Chicago police officers gather in the Dirksen Federal Building Plaza. The organization is open to
emerging ideas about the inclusion of body cameras on officers. (Photo courtesy of ALLAN J. AGUILAR)

Chicago police spokesman Marty Maloney told the Chicago Tribune that the police department is considering testing the use of body cameras on its officers.

The department stated it has started looking into a pilot program, but Maloney insists that there are no solid plans in place at this time.

Chicago has spent $521 million on police misconduct settlements since 2004, with almost $85 million of that sum being spent solely on last year’s settlements, according to the Chicago Sun-Times.

Conversations surrounding police cameras are at an all-time high, and the recent events in Ferguson, Missouri with their newly implemented law of the use of police body cameras sparked conversation nationally of other larger cities implementing similar policies.

The New York City Police Department introduced a similar idea in July, hoping to push for more transparency within the department.

The NYPD tested two brands of cameras that cost between $400 and $900 each and are each roughly the size of a pager. The Chicago Police Department is looking into this as well.

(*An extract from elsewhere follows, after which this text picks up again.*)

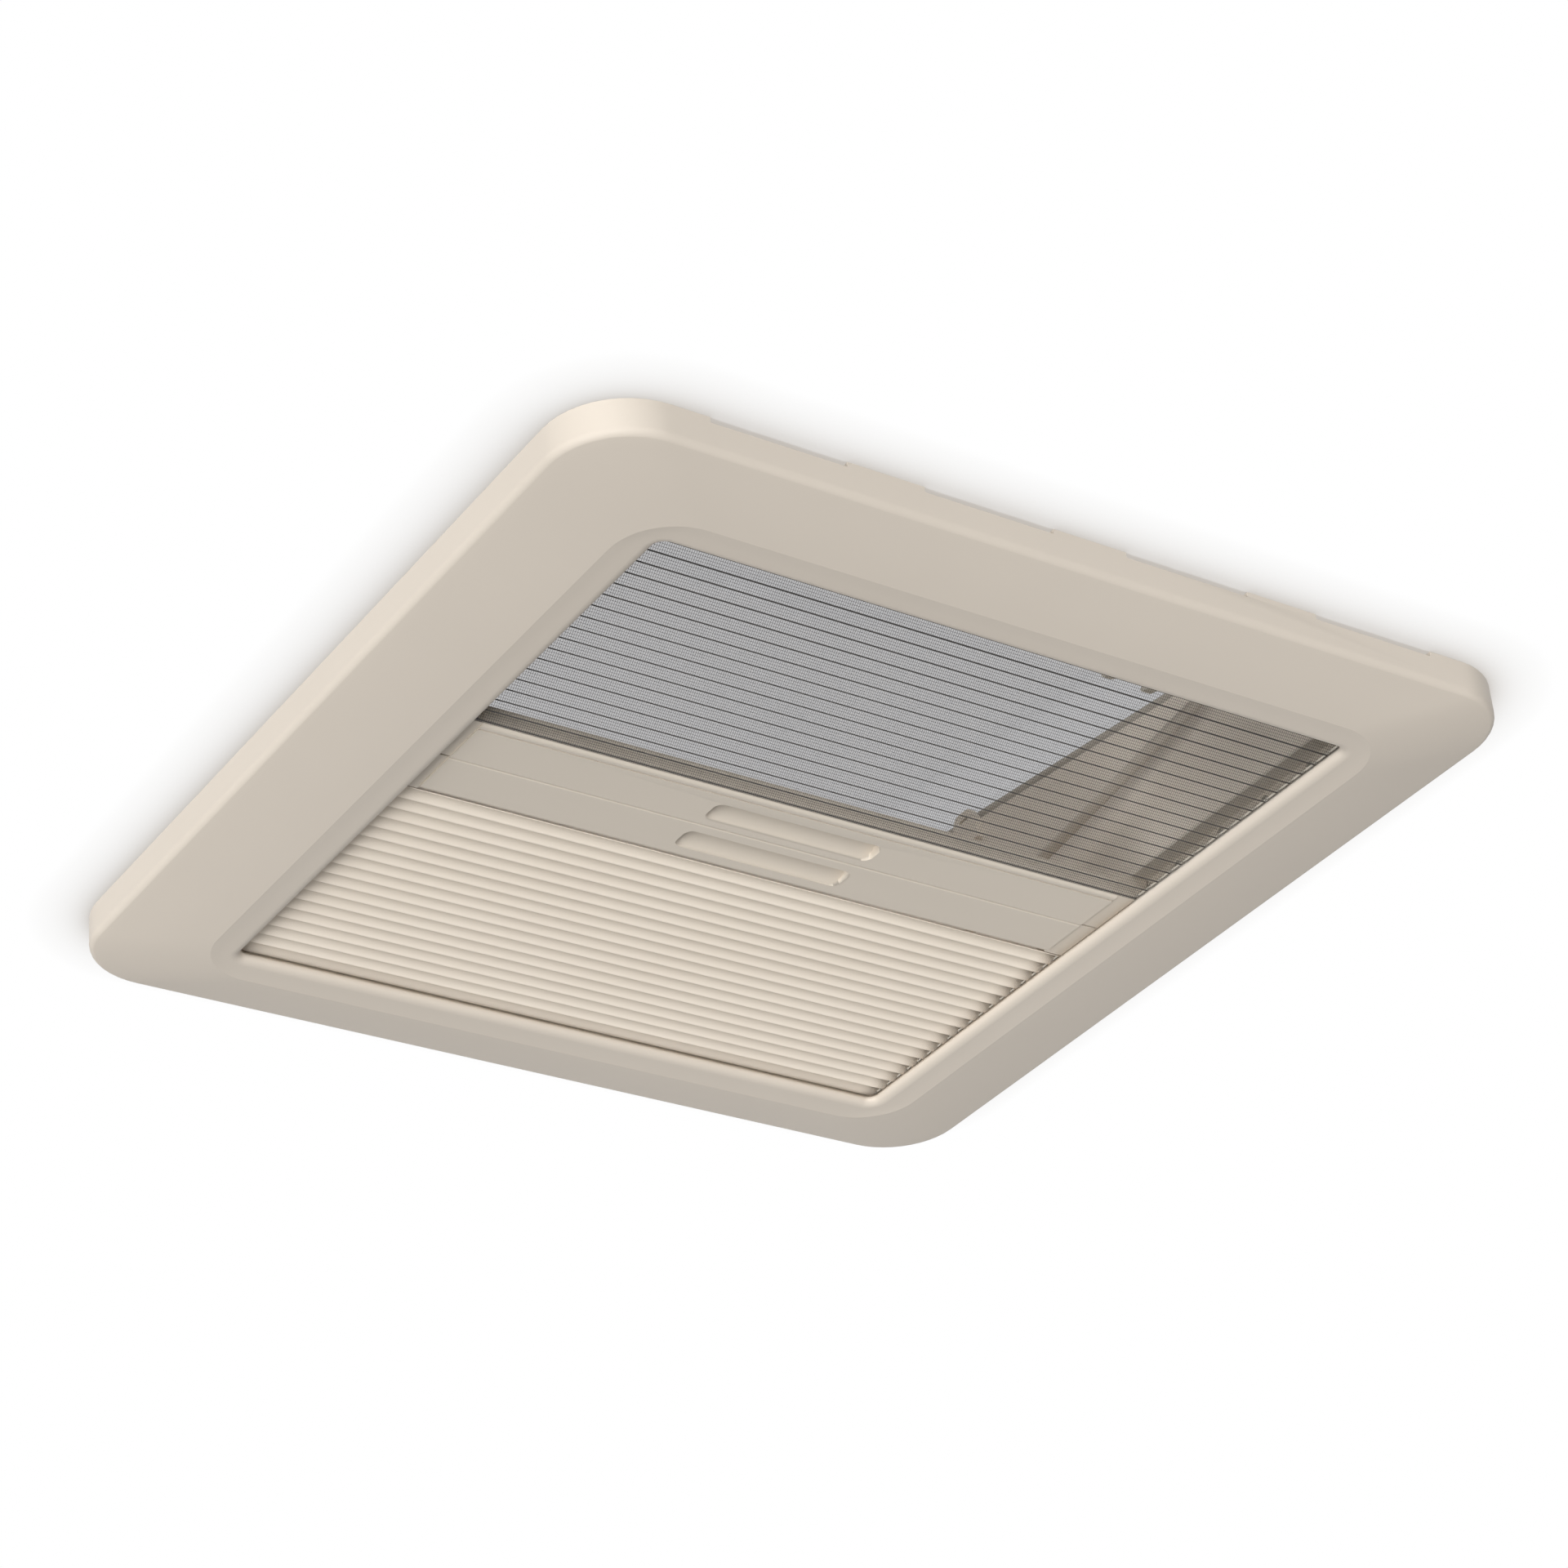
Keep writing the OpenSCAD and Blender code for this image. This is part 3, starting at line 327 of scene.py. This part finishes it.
def smooth_copy(node, angle=32.0, edge=0.0, flatten=False):
    mesh = merged_copy(node, flatten)
    mesh.shade_smooth()
    mesh.set_sharp_from_angle(angle=math.radians(angle))
    piece = add_object(f"{node}_smooth", mesh)
    if edge:
        rounding = piece.modifiers.new("broken edges", "BEVEL")
        rounding.width, rounding.segments = edge * MM, 2
        rounding.limit_method, rounding.angle_limit = "ANGLE", math.radians(angle)
        rounding.use_clamp_overlap = True
    weighting = piece.modifiers.new("flat faces stay flat", "WEIGHTED_NORMAL")
    weighting.keep_sharp = not edge
    dress(piece, node)


# %% Which nodes are smoothed, and how
curved_nodes = ["trim_frame", "outer_pane", "inner_pane", "bail_rod", "rim_seal",
                "hinge_pins", "glide_shoes", "tension_cords", "sealing_tape"]
rounded_nodes = ["roof_frame", "flyscreen_bar", "blackout_bar",
                 "flyscreen_bar_caps", "blackout_bar_caps"]
soft_edges_mm = {
    "guide_rail_left": 0.25, "guide_rail_right": 0.25,
    "flyscreen_end_rail": 0.4, "blackout_end_rail": 0.4,
    "clamp_brackets": 0.3, "hinge_brackets": 0.4, "hinge_leaves": 0.4,
    "bail_bearings": 0.4, "bail_keepers": 0.4, "slide_tracks": 0.3, "bail_handle": 0.5,
    "release_button_left": 0.4, "release_button_right": 0.4}
for node in curved_nodes:
    smooth_copy(node)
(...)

Success stories on the use of the cameras have circulated as well, creating a strong backing by organizations like the American Civil Liberties Union (ACLU).

About a year ago, Guardian correspondent Rory Carrol reported about the city of Rialto, California and the results of using body cameras with their officers.

The number of misconduct complaints against the police decreased by 88 percent, and the use of force by the police officers in interactions with citizens decreased by 60 percent.

A statement by the ACLU encouraging other cities to adopt the practice said “bodyworn cameras in particular provide important benefits that vehicle mounted or other stationary cameras cannot, by going wherever officers go and capturing the incidents that take place away from the patrol vehicle.”

The organization also stated that the Department of Justice thinks that use of cameras by law enforcement “improves the judicial system by providing effective video evidence and increases officer safety by deterring violent behavior and helping to convict those who attack officers.”